* **Data provided**:
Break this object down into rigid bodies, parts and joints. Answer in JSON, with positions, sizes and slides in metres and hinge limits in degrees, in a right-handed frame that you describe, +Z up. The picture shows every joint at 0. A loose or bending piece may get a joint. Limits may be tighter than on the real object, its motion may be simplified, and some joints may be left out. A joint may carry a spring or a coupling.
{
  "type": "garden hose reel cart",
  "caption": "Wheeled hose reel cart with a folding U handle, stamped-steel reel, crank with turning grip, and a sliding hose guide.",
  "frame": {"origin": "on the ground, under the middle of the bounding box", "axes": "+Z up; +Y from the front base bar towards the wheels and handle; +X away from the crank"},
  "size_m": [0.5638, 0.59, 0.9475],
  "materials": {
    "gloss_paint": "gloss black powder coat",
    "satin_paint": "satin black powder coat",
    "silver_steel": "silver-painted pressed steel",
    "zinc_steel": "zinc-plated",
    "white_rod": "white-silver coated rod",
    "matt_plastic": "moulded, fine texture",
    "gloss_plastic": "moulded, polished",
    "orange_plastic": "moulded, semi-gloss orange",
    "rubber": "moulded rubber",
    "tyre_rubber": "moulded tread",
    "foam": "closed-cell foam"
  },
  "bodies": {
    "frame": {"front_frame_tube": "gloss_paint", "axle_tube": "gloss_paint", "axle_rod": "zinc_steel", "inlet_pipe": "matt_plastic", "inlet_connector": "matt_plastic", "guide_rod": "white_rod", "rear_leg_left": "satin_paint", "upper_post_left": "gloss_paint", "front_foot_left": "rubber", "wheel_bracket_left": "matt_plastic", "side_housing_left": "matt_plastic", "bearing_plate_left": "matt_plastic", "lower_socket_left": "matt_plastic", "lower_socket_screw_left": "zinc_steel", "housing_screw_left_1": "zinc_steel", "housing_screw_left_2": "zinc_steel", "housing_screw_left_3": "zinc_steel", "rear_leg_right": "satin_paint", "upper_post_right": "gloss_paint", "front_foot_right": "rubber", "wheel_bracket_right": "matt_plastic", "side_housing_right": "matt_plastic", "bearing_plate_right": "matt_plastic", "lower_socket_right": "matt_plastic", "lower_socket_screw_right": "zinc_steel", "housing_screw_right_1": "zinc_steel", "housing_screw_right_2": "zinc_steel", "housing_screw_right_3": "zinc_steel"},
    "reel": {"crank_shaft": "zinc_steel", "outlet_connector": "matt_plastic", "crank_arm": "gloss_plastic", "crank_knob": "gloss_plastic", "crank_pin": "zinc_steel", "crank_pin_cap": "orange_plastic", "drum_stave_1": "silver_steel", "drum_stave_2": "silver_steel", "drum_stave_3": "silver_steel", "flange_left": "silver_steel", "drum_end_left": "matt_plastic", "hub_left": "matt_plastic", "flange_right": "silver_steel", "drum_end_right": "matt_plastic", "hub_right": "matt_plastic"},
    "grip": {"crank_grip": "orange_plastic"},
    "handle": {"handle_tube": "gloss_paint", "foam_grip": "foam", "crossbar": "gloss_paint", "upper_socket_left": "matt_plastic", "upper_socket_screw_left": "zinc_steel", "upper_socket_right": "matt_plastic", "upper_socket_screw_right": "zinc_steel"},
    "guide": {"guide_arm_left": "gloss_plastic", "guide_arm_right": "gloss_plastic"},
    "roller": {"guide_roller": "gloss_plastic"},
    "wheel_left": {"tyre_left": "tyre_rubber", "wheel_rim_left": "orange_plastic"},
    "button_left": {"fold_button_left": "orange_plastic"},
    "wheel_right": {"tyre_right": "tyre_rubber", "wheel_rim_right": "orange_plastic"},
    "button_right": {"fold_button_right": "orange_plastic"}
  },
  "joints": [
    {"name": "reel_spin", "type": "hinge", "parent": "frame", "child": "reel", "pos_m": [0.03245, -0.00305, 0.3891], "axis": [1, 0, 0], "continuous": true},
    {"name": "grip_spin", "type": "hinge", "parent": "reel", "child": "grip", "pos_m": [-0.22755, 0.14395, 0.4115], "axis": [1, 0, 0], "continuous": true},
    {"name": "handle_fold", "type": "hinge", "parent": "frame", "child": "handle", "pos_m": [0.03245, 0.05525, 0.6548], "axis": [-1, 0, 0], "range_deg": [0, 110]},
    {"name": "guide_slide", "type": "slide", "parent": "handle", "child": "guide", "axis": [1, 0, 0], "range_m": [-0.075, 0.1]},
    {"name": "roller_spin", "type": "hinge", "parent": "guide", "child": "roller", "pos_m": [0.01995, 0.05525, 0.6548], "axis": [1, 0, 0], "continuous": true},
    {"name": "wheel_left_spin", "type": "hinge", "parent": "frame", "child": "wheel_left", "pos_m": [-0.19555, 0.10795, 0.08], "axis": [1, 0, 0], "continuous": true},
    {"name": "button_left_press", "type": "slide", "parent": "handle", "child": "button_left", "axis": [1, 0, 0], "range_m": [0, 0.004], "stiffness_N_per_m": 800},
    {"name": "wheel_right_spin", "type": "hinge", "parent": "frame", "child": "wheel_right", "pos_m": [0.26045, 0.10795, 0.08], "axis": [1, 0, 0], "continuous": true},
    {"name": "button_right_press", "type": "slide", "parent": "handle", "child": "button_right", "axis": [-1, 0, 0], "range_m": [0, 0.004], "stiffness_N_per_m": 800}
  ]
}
...
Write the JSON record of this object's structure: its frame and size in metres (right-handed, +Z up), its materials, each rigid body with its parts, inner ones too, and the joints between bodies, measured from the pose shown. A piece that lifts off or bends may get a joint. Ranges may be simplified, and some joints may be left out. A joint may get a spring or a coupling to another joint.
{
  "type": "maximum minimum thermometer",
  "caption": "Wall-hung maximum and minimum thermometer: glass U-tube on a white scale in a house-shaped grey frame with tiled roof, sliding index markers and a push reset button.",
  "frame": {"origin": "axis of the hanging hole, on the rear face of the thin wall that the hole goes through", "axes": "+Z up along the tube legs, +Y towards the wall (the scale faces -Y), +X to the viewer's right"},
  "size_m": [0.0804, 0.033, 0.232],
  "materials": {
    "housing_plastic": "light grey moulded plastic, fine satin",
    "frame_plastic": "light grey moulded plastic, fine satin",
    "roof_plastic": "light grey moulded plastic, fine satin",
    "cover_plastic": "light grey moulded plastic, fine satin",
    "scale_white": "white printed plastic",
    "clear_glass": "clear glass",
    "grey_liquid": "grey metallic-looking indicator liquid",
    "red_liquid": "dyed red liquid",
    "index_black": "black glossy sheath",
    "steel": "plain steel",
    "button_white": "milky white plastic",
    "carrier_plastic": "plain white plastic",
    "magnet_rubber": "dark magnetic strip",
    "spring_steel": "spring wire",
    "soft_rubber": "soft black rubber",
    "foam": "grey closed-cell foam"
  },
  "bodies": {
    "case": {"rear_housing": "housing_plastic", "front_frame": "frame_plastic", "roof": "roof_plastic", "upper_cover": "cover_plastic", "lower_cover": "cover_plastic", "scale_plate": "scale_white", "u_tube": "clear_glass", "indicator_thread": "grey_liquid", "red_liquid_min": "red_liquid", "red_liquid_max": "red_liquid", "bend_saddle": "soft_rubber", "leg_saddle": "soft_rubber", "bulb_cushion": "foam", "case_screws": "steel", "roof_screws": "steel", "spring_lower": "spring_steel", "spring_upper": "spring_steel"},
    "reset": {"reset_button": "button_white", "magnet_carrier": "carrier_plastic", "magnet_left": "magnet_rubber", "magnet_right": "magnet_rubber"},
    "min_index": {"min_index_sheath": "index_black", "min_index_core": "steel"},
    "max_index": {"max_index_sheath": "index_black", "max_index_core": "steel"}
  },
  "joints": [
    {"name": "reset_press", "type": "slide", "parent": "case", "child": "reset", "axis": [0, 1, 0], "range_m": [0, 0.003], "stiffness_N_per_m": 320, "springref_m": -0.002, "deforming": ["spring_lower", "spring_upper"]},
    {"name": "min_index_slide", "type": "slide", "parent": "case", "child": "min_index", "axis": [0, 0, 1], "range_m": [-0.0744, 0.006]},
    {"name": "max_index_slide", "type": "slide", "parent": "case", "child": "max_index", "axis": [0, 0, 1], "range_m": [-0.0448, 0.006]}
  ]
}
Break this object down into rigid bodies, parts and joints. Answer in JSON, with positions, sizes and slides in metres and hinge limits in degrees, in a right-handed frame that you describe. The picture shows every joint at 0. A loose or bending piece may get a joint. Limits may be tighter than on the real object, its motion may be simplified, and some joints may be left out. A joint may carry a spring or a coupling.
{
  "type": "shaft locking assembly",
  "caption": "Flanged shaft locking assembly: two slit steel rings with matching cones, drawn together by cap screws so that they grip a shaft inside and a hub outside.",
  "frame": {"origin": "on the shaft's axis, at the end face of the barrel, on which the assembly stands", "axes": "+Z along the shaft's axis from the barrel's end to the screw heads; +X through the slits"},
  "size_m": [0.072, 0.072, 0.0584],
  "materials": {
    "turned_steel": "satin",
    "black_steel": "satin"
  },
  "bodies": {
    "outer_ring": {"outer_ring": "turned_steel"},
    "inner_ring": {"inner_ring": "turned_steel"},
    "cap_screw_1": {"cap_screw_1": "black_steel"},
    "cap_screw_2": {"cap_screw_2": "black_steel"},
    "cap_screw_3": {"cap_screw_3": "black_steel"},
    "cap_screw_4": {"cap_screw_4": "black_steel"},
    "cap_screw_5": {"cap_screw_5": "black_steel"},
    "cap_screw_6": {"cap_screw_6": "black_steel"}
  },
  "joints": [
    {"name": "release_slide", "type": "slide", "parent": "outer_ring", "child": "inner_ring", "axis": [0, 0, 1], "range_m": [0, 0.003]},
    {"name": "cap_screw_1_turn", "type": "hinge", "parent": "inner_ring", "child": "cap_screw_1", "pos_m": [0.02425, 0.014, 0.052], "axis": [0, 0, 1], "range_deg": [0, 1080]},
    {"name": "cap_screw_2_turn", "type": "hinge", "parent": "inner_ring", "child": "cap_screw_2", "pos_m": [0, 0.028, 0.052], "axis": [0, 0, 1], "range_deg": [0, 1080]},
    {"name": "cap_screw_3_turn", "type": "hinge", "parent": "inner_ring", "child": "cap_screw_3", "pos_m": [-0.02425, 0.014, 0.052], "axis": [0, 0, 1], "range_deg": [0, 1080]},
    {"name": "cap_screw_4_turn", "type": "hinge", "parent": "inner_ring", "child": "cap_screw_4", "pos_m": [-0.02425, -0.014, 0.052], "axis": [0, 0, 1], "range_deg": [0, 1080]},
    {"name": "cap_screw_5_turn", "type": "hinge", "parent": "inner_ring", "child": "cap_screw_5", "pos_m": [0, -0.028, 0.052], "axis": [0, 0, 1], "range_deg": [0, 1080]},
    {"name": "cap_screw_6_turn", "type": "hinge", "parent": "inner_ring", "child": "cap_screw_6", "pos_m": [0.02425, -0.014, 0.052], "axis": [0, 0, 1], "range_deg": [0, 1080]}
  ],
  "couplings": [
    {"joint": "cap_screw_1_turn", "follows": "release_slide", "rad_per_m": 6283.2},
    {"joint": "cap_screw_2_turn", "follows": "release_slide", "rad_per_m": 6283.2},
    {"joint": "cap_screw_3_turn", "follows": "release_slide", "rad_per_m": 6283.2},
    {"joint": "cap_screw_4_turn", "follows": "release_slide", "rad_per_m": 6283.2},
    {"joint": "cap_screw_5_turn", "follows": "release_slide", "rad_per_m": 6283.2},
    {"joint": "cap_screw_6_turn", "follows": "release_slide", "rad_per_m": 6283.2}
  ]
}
* * *
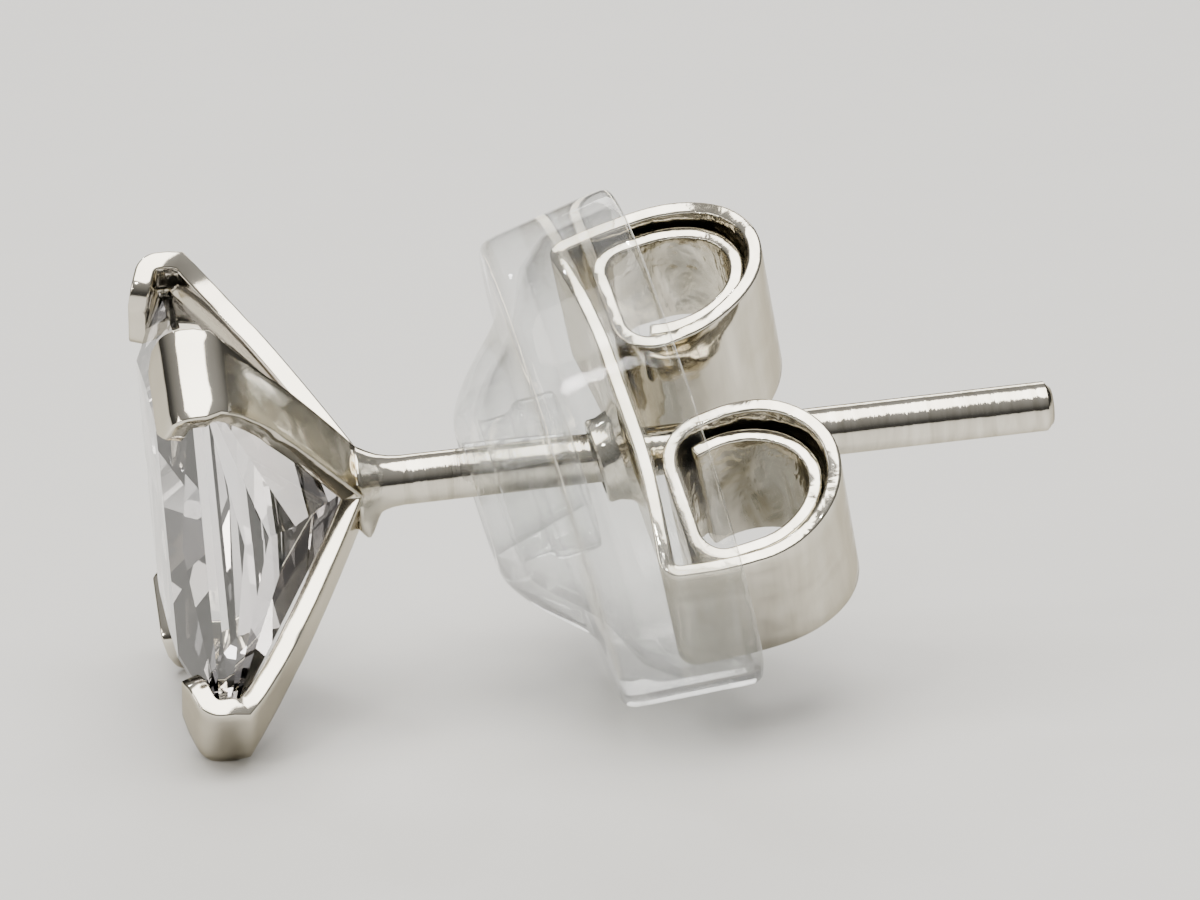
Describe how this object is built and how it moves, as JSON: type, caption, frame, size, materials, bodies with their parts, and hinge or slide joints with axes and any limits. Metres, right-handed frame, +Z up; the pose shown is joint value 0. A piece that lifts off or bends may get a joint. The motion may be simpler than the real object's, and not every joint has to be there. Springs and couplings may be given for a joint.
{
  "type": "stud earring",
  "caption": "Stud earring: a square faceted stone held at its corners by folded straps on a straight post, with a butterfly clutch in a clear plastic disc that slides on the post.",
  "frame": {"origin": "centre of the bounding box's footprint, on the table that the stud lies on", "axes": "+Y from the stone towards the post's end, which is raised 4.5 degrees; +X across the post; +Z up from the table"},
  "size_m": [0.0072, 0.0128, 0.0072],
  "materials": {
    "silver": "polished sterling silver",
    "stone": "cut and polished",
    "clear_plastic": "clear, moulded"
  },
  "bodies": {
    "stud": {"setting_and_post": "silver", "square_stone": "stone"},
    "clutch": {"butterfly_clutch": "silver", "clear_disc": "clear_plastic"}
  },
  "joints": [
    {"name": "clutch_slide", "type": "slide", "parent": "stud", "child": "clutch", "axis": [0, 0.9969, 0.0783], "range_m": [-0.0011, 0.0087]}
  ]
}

* **Your goal**: Locate the word "picture" in the records and collect each line it appears in.

* **Answer to this task**:
Break this object down into rigid bodies, parts and joints. Answer in JSON, with positions, sizes and slides in metres and hinge limits in degrees, in a right-handed frame that you describe, +Z up. The picture shows every joint at 0. A loose or bending piece may get a joint. Limits may be tighter than on the real object, its motion may be simplified, and some joints may be left out. A joint may carry a spring or a coupling.
Break this object down into rigid bodies, parts and joints. Answer in JSON, with positions, sizes and slides in metres and hinge limits in degrees, in a right-handed frame that you describe. The picture shows every joint at 0. A loose or bending piece may get a joint. Limits may be tighter than on the real object, its motion may be simplified, and some joints may be left out. A joint may carry a spring or a coupling.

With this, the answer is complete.